● REQUIREMENT
Give back exactly the lines running from the line that holds "cad_parts[name].data.materials.append(screw_nickel)" through the line that holds "steel: its screws.", ends included, and no other lines.

● EXTRACTED MATERIAL
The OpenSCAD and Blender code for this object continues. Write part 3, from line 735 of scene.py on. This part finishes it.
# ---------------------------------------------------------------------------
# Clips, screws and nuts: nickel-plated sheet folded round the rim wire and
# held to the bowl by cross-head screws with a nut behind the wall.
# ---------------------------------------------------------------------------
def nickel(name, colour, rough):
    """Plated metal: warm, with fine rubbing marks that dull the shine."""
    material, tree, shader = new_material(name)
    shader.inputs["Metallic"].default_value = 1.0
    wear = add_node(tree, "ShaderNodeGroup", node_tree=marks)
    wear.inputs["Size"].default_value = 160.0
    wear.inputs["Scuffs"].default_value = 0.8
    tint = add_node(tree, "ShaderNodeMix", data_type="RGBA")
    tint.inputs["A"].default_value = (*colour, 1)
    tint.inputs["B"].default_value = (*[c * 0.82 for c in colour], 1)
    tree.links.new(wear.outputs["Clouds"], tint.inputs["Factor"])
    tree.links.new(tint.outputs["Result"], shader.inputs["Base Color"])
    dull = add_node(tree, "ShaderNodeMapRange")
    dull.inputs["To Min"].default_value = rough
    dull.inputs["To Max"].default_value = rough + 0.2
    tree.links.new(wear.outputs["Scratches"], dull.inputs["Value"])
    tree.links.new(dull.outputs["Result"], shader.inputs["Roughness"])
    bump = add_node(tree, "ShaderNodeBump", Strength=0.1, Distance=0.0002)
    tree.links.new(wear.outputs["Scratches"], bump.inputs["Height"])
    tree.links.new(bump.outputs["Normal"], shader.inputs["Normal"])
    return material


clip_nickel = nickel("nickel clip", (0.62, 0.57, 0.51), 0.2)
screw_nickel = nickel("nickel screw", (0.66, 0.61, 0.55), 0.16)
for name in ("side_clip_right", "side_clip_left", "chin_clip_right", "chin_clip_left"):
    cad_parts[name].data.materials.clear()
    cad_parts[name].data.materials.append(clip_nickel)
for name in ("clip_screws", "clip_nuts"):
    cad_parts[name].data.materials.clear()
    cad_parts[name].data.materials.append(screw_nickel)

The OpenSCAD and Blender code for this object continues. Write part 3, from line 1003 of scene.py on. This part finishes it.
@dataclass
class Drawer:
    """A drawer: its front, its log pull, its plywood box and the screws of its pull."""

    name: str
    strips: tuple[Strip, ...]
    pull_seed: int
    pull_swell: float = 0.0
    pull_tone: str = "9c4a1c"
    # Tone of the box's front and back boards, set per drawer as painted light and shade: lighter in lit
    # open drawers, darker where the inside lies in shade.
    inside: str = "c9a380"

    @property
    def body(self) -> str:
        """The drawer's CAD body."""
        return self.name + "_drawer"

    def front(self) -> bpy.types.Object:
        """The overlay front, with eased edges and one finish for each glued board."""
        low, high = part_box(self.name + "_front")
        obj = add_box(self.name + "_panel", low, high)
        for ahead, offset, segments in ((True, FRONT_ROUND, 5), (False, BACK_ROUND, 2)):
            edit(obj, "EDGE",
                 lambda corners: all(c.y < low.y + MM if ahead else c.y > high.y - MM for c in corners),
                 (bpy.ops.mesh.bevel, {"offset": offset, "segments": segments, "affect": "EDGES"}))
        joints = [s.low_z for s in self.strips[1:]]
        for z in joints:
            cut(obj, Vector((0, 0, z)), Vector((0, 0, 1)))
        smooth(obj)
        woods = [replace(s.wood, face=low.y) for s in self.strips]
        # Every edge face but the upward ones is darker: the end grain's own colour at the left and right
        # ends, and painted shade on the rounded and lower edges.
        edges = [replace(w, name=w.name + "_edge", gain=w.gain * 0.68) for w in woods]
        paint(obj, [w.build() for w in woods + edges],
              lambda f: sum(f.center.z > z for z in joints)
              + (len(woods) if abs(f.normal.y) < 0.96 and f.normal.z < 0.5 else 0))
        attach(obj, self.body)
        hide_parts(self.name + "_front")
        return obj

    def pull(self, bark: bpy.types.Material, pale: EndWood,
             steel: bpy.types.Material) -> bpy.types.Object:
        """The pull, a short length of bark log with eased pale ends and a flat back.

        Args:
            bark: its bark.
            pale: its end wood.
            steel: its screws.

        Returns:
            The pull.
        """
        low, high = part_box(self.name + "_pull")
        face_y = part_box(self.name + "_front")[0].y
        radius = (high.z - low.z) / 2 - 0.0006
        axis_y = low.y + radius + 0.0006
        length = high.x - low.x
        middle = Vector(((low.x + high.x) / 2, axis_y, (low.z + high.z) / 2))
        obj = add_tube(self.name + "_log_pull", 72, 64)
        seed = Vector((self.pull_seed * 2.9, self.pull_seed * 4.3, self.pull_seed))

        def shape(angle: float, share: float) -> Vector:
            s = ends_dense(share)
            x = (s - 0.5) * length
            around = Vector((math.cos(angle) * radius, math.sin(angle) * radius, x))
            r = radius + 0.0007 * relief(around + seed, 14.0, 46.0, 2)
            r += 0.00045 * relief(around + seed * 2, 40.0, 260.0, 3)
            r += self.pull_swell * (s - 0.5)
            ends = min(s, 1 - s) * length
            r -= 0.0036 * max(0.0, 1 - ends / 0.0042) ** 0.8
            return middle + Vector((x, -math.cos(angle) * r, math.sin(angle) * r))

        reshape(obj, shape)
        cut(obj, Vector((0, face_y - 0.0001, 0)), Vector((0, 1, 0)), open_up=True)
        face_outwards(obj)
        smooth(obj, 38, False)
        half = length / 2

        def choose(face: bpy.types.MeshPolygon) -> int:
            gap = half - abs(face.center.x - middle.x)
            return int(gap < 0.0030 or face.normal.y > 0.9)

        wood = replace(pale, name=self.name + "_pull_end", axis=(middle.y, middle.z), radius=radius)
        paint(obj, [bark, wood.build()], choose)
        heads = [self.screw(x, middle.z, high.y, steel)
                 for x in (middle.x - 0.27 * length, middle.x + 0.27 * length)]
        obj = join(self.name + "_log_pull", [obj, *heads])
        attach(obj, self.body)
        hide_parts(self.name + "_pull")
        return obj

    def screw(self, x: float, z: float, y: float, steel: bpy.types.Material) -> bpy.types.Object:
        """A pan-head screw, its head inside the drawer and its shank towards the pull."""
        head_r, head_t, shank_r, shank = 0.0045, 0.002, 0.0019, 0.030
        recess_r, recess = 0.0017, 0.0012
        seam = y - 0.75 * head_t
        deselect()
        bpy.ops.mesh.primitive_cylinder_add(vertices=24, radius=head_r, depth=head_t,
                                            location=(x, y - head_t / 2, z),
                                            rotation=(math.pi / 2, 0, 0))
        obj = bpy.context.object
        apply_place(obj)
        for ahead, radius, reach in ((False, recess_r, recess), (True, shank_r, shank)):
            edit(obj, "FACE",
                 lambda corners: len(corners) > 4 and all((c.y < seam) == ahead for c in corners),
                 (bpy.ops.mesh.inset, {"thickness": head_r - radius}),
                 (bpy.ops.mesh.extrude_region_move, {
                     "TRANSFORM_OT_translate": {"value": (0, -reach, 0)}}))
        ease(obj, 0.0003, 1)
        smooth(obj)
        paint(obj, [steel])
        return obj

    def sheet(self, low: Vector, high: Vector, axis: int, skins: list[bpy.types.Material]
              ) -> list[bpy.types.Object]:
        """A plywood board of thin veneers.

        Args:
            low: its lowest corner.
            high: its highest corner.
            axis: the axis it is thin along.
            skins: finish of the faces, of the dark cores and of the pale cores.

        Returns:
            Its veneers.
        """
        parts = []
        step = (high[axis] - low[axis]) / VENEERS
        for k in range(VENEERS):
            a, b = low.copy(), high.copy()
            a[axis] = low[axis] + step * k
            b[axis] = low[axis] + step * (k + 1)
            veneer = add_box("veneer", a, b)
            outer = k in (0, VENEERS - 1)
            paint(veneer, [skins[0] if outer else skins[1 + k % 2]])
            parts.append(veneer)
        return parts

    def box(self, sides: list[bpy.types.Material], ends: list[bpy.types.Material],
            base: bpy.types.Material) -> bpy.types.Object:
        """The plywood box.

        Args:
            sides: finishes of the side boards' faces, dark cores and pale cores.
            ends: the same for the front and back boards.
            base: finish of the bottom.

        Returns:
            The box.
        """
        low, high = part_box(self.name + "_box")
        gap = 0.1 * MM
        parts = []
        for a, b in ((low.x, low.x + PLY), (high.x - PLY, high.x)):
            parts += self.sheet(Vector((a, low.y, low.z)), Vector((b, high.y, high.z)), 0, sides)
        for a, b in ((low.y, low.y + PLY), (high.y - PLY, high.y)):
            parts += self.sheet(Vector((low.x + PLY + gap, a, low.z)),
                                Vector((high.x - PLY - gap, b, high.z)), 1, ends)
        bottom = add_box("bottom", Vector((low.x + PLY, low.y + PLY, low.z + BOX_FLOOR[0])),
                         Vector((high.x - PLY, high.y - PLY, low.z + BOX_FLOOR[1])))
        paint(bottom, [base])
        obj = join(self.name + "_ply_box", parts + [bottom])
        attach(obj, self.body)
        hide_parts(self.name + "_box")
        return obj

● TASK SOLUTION
    cad_parts[name].data.materials.append(screw_nickel)

The OpenSCAD and Blender code for this object continues. Write part 3, from line 1003 of scene.py on. This part finishes it.
@dataclass
class Drawer:
    """A drawer: its front, its log pull, its plywood box and the screws of its pull."""

    name: str
    strips: tuple[Strip, ...]
    pull_seed: int
    pull_swell: float = 0.0
    pull_tone: str = "9c4a1c"
    # Tone of the box's front and back boards, set per drawer as painted light and shade: lighter in lit
    # open drawers, darker where the inside lies in shade.
    inside: str = "c9a380"

    @property
    def body(self) -> str:
        """The drawer's CAD body."""
        return self.name + "_drawer"

    def front(self) -> bpy.types.Object:
        """The overlay front, with eased edges and one finish for each glued board."""
        low, high = part_box(self.name + "_front")
        obj = add_box(self.name + "_panel", low, high)
        for ahead, offset, segments in ((True, FRONT_ROUND, 5), (False, BACK_ROUND, 2)):
            edit(obj, "EDGE",
                 lambda corners: all(c.y < low.y + MM if ahead else c.y > high.y - MM for c in corners),
                 (bpy.ops.mesh.bevel, {"offset": offset, "segments": segments, "affect": "EDGES"}))
        joints = [s.low_z for s in self.strips[1:]]
        for z in joints:
            cut(obj, Vector((0, 0, z)), Vector((0, 0, 1)))
        smooth(obj)
        woods = [replace(s.wood, face=low.y) for s in self.strips]
        # Every edge face but the upward ones is darker: the end grain's own colour at the left and right
        # ends, and painted shade on the rounded and lower edges.
        edges = [replace(w, name=w.name + "_edge", gain=w.gain * 0.68) for w in woods]
        paint(obj, [w.build() for w in woods + edges],
              lambda f: sum(f.center.z > z for z in joints)
              + (len(woods) if abs(f.normal.y) < 0.96 and f.normal.z < 0.5 else 0))
        attach(obj, self.body)
        hide_parts(self.name + "_front")
        return obj

    def pull(self, bark: bpy.types.Material, pale: EndWood,
             steel: bpy.types.Material) -> bpy.types.Object:
        """The pull, a short length of bark log with eased pale ends and a flat back.

        Args:
            bark: its bark.
            pale: its end wood.
            steel: its screws.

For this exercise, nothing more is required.